Powell muttered back, "I seldom come to a meeting where I am talking to a congressman and I have people aligned behind you, giving editorial comment by head shakes."

Oh, my.

Here is a man who faced hardships in the Bronx as a kid, bullets in Vietnam as a soldier, and bureaucratic bullets through four administrations in Washington, a man who rose to the ranks of Army general, national security adviser, chairman of the Joint Chiefs of Staff, and secretary of state, a man who thought seriously about running for president—and he gets bent out of shape by some snarky House staffer?

Powell's outburst is a textbook sign of overwhelming stress. Maybe he was just having a bad day. Then again, he's also been having a bad three years.

As George Bush's first term nears its end, Powell's tenure as top diplomat is approaching its nadir. On the high-profile issues of the day, he seems to have almost no influence within the administration. And his fateful briefing one year ago before the U.N. Security Council—where he attached his personal credibility to claims of Iraqi WMD—has destroyed his once-considerable standing with the Democrats, not to mention our European allies, most of the United Nations, and the media.
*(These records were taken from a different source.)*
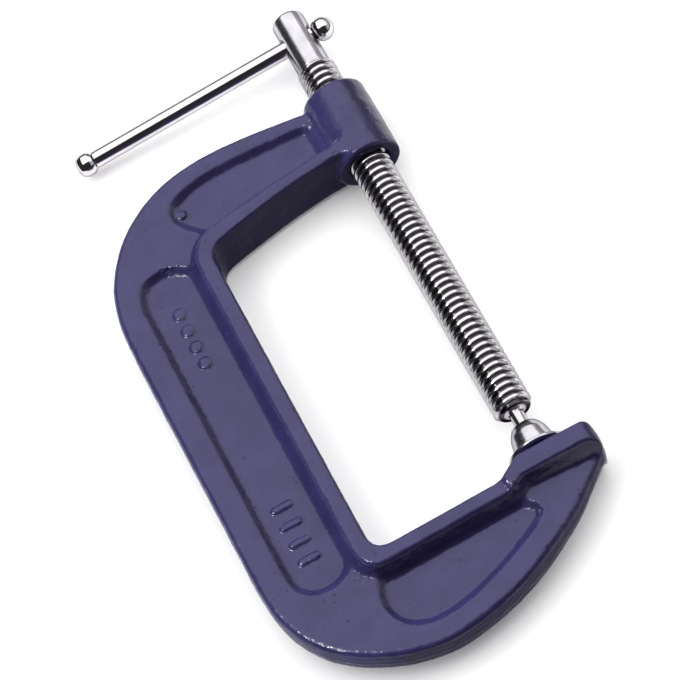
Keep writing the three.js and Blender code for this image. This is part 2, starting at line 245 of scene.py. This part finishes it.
class Outline:
    """A closed outline of straight lines, arcs and smooth curves, as a list of points."""

    def __init__(self, x, y):
        self.points = [np.array((x, y), dtype=float)]

    def line(self, x, y):
        self.points.append(np.array((x, y), dtype=float))
        return self

    def quad(self, cx, cy, x, y, steps=10):
        start, bend, end = self.points[-1], np.array((cx, cy)), np.array((x, y))
        for t in np.linspace(0, 1, steps + 1)[1:]:
            self.points.append((1 - t) ** 2 * start + 2 * t * (1 - t) * bend + t * t * end)
        return self

    def arc(self, x, y, radius, start, end, steps=10):
        self.points += [np.array(p) for p in arc(x, y, radius, start, end, steps)]
        return self

    def through(self, *places, steps=8):
        knots = [self.points[-1]] + [np.array(p, dtype=float) for p in places]
        for i in range(len(knots) - 1):
            a, b = knots[max(i - 1, 0)], knots[i]
            c, d = knots[i + 1], knots[min(i + 2, len(knots) - 1)]
            for t in np.linspace(0, 1, steps + 1)[1:]:
                m0, m1 = (c - a) / 2, (d - b) / 2
                self.points.append((2 * b - 2 * c + m0 + m1) * t ** 3
                                   + (-3 * b + 3 * c - 2 * m0 - m1) * t ** 2 + m0 * t + b)
        return self

    def distance(self, grid_x, grid_y):
        """Signed distance to the outline, negative inside."""
        px, py = grid_x.ravel(), grid_y.ravel()
        nearest = np.full(px.shape, 1e9)
        inside = np.zeros(px.shape, dtype=bool)
        ring = np.array(self.points)
        for (ax, ay), (bx, by) in zip(ring, np.roll(ring, -1, axis=0)):
            dx, dy = bx - ax, by - ay
            length = dx * dx + dy * dy
            if length < 1e-12:
                continue
            t = np.clip(((px - ax) * dx + (py - ay) * dy) / length, 0, 1)
            nearest = np.minimum(nearest, (px - ax - t * dx) ** 2 + (py - ay - t * dy) ** 2)
            if ay != by:
                crosses = (ay > py) != (by > py)
                inside ^= crosses & (px < (py - ay) / (by - ay) * dx + ax)
        signed = np.where(inside, -1, 1) * np.sqrt(nearest)
        return signed.reshape(grid_x.shape).astype(np.float32)


def outer_outline():
    shape = Outline(0, 141.6).line(-9, 142.2)
    shape.through((-25, 144.6), (-42, 146), (-57, 144.6), (-70, 139.6), (-81, 130.6), (-89, 118.5),
                  (-92.4, 105), (-93, 88))
    shape.line(-92.7, 2)
    shape.through((-91.3, -9), (-87.5, -18.5), (-81.5, -26.4), (-72, -33.4), (-60, -38.6), (-47, -40.4),
                  (-32, -38.2), (-16, -32.4), (0, -23.4), (9, -16.2), (14.5, -11.5))
    return shape.quad(NOSE_X, -9.2, NOSE_X, -6).line(NOSE_X, 60).line(0, 100)


def mouth_outline():
    shape = Outline(40, -ANVIL_END_ROUND).line(NOSE_X, -ANVIL_END_ROUND)
    shape.arc(NOSE_X - ANVIL_END_ROUND, -ANVIL_END_ROUND, ANVIL_END_ROUND, 0, 90)
    shape.line(-5, 0).quad(-7, -0.1, -9.5, -1.5).line(-13, -3.6).quad(-14.6, -4.5, -17, -4.6)
    shape.line(-51, -5.2).quad(SPINE_INNER_X, -5.2, SPINE_INNER_X, 1).line(SPINE_INNER_X, 106.5)
    shape.quad(SPINE_INNER_X, 111.2, -52, 112.4).quad(-26, 118.9, -4, 119.4)
    return shape.line(40, 119.4)


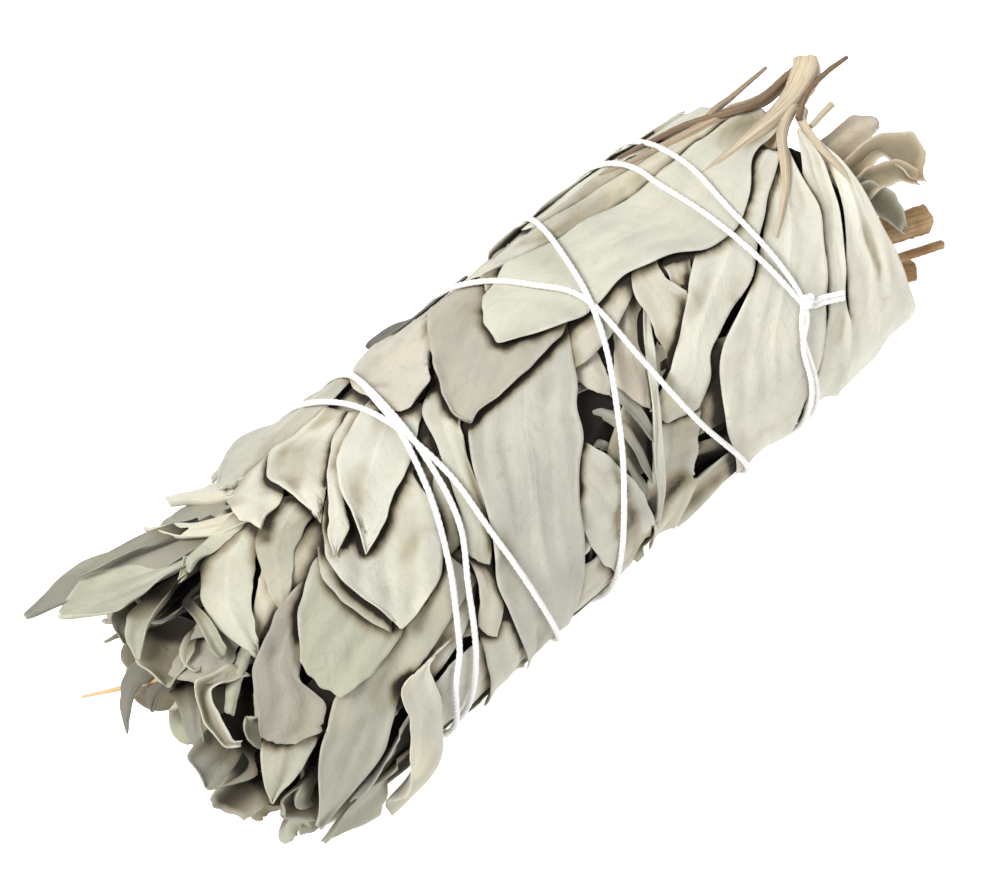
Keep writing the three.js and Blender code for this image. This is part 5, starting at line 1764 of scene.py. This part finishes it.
class SAGEBUNCH_OT_stage(bpy.types.Operator):
    """Sets up the floor, the soft lights and the camera"""

    bl_idname = "sage_bunch.stage"
    bl_label = "Stage"

    def execute(self, context):
        scene = context.scene
        colours = scene.sage_bunch_colours
        mesh = bpy.data.meshes.new("floor")
        corners = [(x * FLOOR_REACH, y * FLOOR_REACH, 0) for x, y in ((-1, -1), (1, -1), (1, 1), (-1, 1))]
        mesh.from_pydata(corners, [], [(0, 1, 2, 3)])
        floor = linked("floor", mesh)

        def build(nodes):
            grain = nodes.noise(nodes.place(), 40, 2, 0.5)
            return nodes.mix(grain * 0.05, colours.floor, (0.9, 0.9, 0.9)), 0.9 + 0 * grain, grain, 0.01

        mesh.materials.append(finish("pale floor", build, specular=0.1, glow=0.6))
        world = bpy.data.worlds.new("studio")
        world.use_nodes = True
        sky = world.node_tree.nodes["Background"].inputs
        sky[0].default_value = (1, 1, 1, 1)
        sky[1].default_value = SKY_STRENGTH
        scene.world = world
        for name, place, size, power in LIGHTS:
            light = bpy.data.lights.new(name, "AREA")
            light.size = size
            light.energy = power
            aimed(linked(name, light), place, LIGHT_AIM)
        camera = bpy.data.cameras.new("camera")
        camera.lens = scene.sage_bunch_sizes.lens
        camera.sensor_width = SENSOR_WIDTH
        camera.clip_start = 0.01
        scene.camera = aimed(linked("camera", camera), CAMERA_PLACE, CAMERA_AIM)
        scene.view_settings.view_transform = "Standard"
        scene.view_settings.look = "None"
        return {"FINISHED"}


class SAGEBUNCH_PT_panel(bpy.types.Panel):
    bl_label = "Sage Bunch"
    bl_idname = "SAGEBUNCH_PT_panel"
    bl_space_type = "VIEW_3D"
    bl_region_type = "UI"
    bl_category = "Sage Bunch"

    def draw(self, context):
        layout = self.layout
        for kind in PIECES:
            layout.operator(kind.bl_idname)
        for group in (context.scene.sage_bunch_sizes, context.scene.sage_bunch_colours):
            box = layout.box()
            for key in group.__annotations__:
                box.prop(group, key)


PIECES = (
    SAGEBUNCH_OT_stage,
    SAGEBUNCH_OT_leafy_stems,
    SAGEBUNCH_OT_packed_leaves,
    SAGEBUNCH_OT_top_shoot,
    SAGEBUNCH_OT_woody_stems,
    SAGEBUNCH_OT_straw,
    SAGEBUNCH_OT_binding_thread,
)
CLASSES = (SageBunchSizes, SageBunchColours, *PIECES, SAGEBUNCH_PT_panel)


def register():
    for kind in CLASSES:
        bpy.utils.register_class(kind)
    bpy.types.Scene.sage_bunch_sizes = PointerProperty(type=SageBunchSizes)
    bpy.types.Scene.sage_bunch_colours = PointerProperty(type=SageBunchColours)


def unregister():
    del bpy.types.Scene.sage_bunch_colours
    del bpy.types.Scene.sage_bunch_sizes
    for kind in reversed(CLASSES):
        bpy.utils.unregister_class(kind)


def main():
    register()
    bpy.ops.sage_bunch.stage()
    bpy.ops.sage_bunch.leafy_stems()
    bpy.ops.sage_bunch.packed_leaves()
    bpy.ops.sage_bunch.top_shoot()
    bpy.ops.sage_bunch.woody_stems()
    bpy.ops.sage_bunch.straw()
    bpy.ops.sage_bunch.binding_thread()


if __name__ == "__main__":
    main()
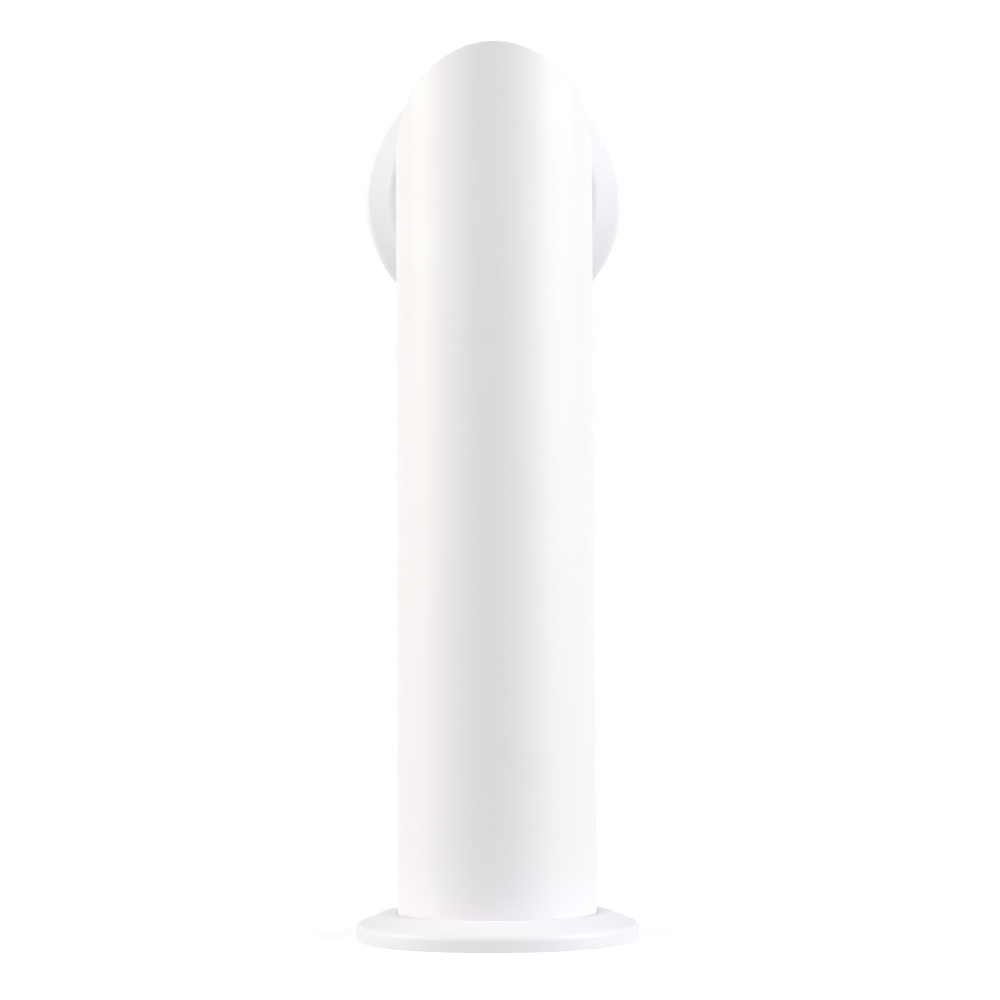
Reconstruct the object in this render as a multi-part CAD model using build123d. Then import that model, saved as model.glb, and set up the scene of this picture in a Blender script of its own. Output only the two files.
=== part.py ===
"""Decorative stove pipe: an upright round pipe whose top turns straight back to the wall.

It is made of four pieces of white coated sheet steel. Two pipes of one diameter are cut at 45 degrees
and meet edge to edge, so the bend is a sharp mitre, open right through. A pressed rosette closes the
gap round the pipe at each end: one stands on the stove or floor, the other lies against the wall.

Sizes are in millimetres. +Z is up and +Y points to the wall. The origin is the centre of the base
rosette, on the plane that it stands on.
"""

import os
from math import ceil, cos, radians, sin, tan

from build123d import *

# The two pipes
pipe_diameter = 125.0  # outside
pipe_wall = 1.0  # rolled sheet
leg_axis_height = 494.0  # from the standing plane up to the axis of the leg that goes to the wall
wall_distance = 170.0  # from the upright's axis back to the wall

# The pressed rosette, the same at the foot and at the wall
rosette_diameter = 178.0
rosette_depth = 17.0  # from its rim to its flat band
rosette_sheet = 1.0
rosette_clearance = 0.2  # all round, between the rosette's collar and the pipe
band_width = 9.5  # flat ring next to the pipe, from the pipe's skin to where it would meet the shoulder
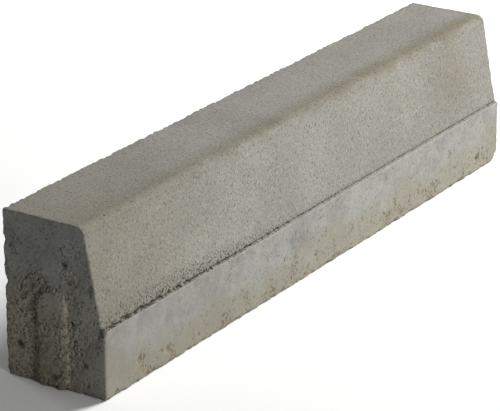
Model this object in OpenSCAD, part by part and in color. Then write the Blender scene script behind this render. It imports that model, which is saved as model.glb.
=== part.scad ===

At times, Powell has taken his fate with resigned humor. Hendrik Hertzberg wrote in The New Yorker last year of a diplomatic soiree that Powell attended on the eve of war, at which a foreign diplomat recited a news account that Bush was sleeping like a baby. Powell reportedly replied, "I'm sleeping like a baby, too. Every two hours, I wake up, screaming."

At other times, though, Powell must be frustrated beyond measure. One can imagine the scoldings he takes from liberal friends for playing "good soldier" in an administration that's treated him so shabbily and that's rejected his advice so brazenly. That senseless dressing-down of the committee staffer—a tantrum that no one with real power would ever indulge in—can best be seen as a rare public venting of Powell's maddened mood.